Your goal:
Which lines in the records below contain the word "piece"? Copy each of them.
_ _ _ _ _
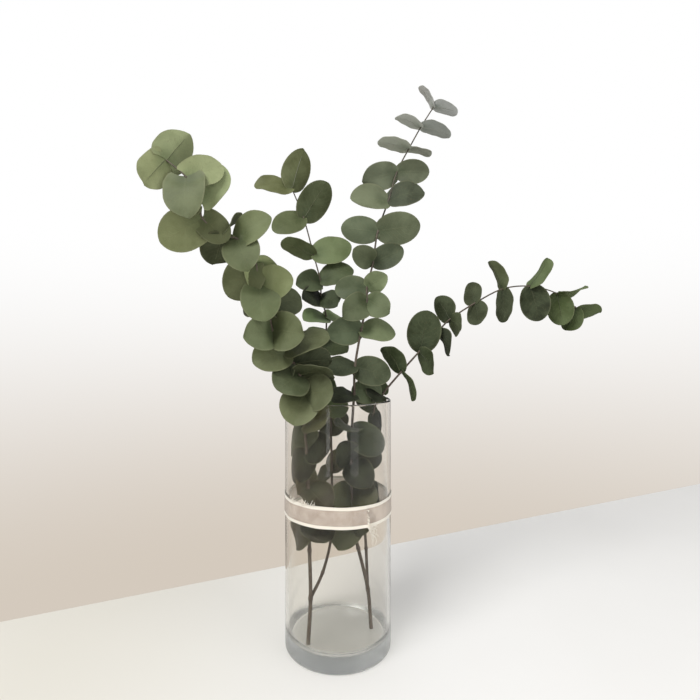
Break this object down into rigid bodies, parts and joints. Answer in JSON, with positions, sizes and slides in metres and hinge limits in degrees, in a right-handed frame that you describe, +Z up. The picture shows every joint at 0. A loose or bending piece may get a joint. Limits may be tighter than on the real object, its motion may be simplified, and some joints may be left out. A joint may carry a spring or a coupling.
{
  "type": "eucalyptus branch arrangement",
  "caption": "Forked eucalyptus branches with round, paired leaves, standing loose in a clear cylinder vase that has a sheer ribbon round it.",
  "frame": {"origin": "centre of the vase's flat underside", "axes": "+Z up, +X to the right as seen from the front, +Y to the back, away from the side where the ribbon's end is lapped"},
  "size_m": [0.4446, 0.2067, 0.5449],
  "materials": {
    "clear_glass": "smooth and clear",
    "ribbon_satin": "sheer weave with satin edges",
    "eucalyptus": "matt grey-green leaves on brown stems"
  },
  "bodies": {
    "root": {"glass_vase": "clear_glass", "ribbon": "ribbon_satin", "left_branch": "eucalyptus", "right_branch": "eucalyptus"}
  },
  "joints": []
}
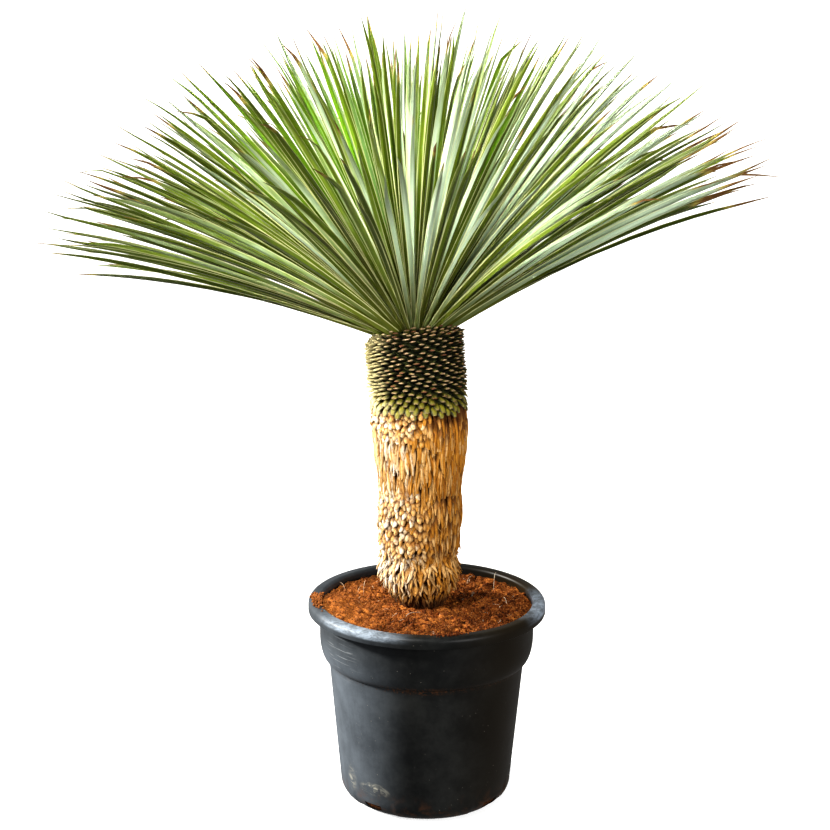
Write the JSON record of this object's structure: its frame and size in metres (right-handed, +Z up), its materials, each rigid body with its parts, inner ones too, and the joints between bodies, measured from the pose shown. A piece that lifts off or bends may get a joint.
_ _ _ _ _
Full answer:
Break this object down into rigid bodies, parts and joints. Answer in JSON, with positions, sizes and slides in metres and hinge limits in degrees, in a right-handed frame that you describe, +Z up. The picture shows every joint at 0. A loose or bending piece may get a joint. Limits may be tighter than on the real object, its motion may be simplified, and some joints may be left out. A joint may carry a spring or a coupling.
Write the JSON record of this object's structure: its frame and size in metres (right-handed, +Z up), its materials, each rigid body with its parts, inner ones too, and the joints between bodies, measured from the pose shown. A piece that lifts off or bends may get a joint.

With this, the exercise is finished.